• SUPPLIED RECORDS
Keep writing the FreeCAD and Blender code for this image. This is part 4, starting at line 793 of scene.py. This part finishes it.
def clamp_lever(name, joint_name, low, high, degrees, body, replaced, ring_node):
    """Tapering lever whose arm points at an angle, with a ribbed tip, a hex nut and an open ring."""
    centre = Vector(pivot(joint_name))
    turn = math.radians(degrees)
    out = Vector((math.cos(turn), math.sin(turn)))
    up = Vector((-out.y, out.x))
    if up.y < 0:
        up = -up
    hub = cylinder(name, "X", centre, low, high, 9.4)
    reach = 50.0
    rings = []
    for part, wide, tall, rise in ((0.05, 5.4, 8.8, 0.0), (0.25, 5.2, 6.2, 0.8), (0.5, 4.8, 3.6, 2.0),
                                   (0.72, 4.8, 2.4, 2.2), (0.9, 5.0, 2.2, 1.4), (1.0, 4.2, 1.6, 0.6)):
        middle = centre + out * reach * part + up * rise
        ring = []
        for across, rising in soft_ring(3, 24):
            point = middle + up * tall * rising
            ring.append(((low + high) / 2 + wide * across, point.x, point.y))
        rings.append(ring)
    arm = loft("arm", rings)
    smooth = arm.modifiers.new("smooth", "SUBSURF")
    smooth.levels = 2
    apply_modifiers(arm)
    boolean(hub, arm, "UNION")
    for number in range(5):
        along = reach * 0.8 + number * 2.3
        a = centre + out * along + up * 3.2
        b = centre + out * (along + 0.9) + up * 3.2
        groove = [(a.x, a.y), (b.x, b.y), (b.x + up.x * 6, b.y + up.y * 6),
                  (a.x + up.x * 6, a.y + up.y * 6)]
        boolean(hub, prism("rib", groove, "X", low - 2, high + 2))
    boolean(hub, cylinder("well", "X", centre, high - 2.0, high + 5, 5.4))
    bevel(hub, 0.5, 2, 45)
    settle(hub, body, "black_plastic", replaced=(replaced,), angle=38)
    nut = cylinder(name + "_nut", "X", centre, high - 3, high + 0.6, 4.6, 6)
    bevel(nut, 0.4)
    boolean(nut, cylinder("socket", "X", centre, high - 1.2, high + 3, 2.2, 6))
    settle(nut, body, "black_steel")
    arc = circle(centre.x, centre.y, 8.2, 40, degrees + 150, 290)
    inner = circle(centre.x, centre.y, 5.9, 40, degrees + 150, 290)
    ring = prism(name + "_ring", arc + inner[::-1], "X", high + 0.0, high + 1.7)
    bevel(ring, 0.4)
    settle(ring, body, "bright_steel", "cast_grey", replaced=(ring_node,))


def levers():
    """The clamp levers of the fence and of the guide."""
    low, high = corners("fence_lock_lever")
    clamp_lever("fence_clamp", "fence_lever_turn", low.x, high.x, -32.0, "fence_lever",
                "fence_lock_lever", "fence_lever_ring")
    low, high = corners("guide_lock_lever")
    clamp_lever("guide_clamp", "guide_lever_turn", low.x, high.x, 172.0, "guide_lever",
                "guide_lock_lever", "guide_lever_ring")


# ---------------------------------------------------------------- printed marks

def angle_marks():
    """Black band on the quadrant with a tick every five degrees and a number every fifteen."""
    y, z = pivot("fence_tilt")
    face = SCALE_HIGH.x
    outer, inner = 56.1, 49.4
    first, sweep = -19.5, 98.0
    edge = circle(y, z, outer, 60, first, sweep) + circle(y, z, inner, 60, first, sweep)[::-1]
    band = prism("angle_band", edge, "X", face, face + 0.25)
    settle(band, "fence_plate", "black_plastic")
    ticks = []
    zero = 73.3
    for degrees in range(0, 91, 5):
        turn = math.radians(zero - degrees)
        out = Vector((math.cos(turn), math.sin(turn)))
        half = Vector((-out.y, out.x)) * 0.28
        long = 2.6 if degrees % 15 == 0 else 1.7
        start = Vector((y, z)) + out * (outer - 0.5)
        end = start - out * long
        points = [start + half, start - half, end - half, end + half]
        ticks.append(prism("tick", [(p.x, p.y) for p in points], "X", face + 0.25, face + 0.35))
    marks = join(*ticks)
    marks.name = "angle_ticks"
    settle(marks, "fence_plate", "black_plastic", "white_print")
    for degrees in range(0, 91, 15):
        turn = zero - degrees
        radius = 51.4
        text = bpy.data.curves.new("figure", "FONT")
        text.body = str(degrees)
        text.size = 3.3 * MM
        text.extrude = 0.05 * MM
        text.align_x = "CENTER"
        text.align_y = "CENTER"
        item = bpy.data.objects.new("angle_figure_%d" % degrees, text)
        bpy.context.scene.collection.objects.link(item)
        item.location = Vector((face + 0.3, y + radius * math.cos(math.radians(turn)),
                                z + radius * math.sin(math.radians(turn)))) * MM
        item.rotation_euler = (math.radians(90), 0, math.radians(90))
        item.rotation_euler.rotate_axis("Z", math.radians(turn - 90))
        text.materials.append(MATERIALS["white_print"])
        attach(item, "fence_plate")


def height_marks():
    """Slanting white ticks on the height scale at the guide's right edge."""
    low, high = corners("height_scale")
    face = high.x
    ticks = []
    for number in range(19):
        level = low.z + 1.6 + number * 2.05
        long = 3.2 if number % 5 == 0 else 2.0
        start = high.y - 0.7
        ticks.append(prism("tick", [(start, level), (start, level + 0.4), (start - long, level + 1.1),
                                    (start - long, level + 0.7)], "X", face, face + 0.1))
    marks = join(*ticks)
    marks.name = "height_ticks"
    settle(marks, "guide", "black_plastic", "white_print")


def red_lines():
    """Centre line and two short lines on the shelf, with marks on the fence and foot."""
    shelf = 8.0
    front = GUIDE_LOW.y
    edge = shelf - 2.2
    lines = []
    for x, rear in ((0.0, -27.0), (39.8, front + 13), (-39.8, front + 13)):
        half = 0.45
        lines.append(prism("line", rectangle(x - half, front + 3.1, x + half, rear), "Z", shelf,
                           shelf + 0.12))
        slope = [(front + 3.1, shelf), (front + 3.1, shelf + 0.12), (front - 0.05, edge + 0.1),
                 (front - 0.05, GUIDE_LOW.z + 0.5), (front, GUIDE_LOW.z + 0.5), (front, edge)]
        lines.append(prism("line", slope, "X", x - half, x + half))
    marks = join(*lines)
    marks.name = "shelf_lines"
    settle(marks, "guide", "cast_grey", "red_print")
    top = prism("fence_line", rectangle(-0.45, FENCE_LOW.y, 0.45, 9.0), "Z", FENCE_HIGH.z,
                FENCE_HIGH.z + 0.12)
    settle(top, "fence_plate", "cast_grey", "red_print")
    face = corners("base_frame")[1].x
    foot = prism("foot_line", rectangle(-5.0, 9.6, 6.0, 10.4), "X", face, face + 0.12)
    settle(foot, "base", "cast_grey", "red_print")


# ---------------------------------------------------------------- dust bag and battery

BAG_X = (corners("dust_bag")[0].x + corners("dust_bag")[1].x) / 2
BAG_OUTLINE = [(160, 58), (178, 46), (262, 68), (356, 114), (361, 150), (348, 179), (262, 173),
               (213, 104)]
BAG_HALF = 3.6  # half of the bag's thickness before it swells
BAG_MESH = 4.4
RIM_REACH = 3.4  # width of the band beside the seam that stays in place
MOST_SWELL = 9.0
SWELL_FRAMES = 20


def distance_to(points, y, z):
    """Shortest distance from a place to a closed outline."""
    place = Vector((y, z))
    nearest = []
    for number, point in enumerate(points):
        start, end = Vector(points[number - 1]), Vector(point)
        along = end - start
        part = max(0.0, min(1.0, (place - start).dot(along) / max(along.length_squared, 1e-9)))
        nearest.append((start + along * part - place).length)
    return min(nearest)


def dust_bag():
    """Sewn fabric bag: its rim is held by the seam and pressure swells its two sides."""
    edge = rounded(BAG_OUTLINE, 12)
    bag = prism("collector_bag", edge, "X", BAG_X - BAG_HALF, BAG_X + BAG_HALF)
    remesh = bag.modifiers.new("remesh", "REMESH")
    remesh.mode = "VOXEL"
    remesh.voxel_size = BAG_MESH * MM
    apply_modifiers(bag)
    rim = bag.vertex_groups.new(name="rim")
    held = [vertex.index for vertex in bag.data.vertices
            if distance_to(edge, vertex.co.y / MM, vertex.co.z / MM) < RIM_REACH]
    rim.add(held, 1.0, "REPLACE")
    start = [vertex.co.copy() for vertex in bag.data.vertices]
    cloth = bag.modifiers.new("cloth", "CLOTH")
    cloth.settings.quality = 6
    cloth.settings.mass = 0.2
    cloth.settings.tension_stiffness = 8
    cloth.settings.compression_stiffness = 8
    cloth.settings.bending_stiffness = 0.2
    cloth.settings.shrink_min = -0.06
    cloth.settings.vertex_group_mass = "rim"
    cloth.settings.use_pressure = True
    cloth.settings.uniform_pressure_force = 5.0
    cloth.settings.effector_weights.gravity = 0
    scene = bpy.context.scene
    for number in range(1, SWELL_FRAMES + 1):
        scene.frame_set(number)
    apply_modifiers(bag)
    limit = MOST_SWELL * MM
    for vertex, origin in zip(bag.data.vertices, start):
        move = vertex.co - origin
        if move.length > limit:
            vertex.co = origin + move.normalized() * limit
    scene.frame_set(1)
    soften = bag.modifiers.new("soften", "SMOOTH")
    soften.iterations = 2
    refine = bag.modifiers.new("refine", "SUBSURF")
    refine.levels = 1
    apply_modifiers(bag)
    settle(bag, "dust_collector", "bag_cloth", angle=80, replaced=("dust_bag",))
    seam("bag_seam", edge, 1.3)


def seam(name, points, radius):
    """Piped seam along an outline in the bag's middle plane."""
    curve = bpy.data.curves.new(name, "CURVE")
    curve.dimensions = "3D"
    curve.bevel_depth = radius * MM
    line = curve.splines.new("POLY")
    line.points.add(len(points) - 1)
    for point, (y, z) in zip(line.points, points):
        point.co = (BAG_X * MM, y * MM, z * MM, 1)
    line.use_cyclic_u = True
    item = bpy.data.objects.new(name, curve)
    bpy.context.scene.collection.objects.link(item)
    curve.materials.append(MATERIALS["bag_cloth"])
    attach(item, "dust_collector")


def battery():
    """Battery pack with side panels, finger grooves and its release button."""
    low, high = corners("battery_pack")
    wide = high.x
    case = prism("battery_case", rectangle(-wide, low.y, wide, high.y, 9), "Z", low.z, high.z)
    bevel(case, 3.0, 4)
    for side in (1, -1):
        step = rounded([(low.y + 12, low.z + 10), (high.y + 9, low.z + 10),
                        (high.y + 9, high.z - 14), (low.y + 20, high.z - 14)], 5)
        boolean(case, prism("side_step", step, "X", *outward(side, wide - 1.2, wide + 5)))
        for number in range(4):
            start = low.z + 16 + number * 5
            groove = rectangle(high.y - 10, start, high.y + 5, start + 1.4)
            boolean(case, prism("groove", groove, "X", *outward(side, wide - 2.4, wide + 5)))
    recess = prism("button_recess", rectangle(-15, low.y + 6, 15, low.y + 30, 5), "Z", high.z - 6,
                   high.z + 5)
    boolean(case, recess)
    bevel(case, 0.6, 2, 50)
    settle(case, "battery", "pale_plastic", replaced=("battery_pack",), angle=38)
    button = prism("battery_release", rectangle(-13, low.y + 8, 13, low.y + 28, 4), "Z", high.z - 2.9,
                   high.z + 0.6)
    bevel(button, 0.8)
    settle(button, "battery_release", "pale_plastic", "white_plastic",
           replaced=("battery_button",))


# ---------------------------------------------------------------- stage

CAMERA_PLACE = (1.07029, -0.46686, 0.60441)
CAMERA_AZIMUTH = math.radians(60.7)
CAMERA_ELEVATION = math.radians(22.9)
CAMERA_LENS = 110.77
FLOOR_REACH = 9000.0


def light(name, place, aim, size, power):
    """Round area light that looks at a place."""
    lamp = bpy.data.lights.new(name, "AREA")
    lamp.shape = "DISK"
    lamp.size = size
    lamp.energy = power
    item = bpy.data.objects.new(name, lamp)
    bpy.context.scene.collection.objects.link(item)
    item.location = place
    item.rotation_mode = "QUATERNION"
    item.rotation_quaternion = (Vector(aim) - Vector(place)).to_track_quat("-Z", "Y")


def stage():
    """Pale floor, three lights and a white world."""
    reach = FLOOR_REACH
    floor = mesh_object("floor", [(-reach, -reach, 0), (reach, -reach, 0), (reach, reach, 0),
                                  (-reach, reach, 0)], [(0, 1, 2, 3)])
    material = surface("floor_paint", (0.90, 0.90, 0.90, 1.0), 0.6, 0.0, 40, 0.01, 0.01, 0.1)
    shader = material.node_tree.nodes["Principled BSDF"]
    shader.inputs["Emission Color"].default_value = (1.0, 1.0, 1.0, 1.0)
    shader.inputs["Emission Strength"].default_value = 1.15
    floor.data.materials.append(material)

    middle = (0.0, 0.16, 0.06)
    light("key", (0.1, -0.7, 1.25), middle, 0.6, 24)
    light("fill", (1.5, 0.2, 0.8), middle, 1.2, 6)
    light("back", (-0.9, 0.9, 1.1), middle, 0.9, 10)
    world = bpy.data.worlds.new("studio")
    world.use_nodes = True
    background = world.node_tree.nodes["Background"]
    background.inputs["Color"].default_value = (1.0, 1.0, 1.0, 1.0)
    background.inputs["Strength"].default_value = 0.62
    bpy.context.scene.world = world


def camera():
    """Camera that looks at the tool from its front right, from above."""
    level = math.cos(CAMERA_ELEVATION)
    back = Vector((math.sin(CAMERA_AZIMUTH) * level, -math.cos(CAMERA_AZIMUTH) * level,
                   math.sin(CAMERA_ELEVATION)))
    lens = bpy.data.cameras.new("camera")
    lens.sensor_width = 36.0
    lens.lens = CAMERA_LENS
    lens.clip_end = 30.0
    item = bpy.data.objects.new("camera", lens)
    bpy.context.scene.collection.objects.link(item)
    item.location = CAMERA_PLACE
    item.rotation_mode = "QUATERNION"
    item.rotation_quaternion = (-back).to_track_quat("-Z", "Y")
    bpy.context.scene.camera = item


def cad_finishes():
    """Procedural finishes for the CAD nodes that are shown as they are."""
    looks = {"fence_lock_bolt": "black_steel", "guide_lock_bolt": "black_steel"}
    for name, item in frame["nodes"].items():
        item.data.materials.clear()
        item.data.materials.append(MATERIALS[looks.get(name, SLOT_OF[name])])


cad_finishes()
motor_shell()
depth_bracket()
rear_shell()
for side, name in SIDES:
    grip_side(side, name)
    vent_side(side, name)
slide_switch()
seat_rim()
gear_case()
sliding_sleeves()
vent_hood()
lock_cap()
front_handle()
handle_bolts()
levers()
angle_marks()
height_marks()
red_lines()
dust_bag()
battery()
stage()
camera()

--

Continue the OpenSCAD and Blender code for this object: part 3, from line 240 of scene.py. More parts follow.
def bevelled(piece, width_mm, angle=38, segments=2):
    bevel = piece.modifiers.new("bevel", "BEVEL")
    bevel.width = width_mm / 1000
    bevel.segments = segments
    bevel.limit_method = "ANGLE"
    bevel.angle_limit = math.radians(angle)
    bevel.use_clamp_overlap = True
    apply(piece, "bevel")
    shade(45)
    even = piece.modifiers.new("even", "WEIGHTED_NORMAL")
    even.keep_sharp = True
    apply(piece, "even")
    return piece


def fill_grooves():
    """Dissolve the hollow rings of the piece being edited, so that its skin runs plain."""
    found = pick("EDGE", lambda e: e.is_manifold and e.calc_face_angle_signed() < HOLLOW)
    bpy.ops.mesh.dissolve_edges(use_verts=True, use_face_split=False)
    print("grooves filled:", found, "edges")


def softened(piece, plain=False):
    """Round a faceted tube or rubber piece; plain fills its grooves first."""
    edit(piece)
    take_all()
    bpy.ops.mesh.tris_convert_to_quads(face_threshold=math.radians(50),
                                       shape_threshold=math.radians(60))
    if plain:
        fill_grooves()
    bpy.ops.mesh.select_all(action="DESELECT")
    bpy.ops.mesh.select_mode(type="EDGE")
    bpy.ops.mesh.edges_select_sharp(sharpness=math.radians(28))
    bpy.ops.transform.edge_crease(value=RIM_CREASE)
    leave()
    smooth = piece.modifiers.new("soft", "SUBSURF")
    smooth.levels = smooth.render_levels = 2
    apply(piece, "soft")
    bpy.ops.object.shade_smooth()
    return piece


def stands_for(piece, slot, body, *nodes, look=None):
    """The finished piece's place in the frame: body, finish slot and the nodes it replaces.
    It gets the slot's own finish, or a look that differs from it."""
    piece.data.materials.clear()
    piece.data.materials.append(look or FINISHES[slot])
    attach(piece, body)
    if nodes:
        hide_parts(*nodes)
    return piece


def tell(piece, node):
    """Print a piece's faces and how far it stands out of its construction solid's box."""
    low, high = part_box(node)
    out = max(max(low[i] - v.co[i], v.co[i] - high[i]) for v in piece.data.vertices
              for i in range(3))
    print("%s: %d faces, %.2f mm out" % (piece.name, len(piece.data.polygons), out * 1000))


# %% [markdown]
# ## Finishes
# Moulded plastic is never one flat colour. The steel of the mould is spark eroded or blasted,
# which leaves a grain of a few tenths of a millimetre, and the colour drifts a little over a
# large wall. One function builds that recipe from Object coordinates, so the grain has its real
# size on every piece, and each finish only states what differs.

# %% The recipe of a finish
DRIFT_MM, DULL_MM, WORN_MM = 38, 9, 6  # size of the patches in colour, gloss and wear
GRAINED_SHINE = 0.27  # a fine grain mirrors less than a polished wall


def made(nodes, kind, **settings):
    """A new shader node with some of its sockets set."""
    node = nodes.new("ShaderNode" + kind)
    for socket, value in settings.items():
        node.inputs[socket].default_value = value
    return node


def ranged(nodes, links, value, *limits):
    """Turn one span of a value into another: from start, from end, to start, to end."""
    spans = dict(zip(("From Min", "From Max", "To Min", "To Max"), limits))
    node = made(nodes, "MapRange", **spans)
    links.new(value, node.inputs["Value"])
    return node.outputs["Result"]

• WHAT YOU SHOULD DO
Using the listing above, locate the lines that hold "attach" and copy each one.

• SOLUTION BELOW
        attach(item, "fence_plate")
    attach(item, "dust_collector")
    attach(piece, body)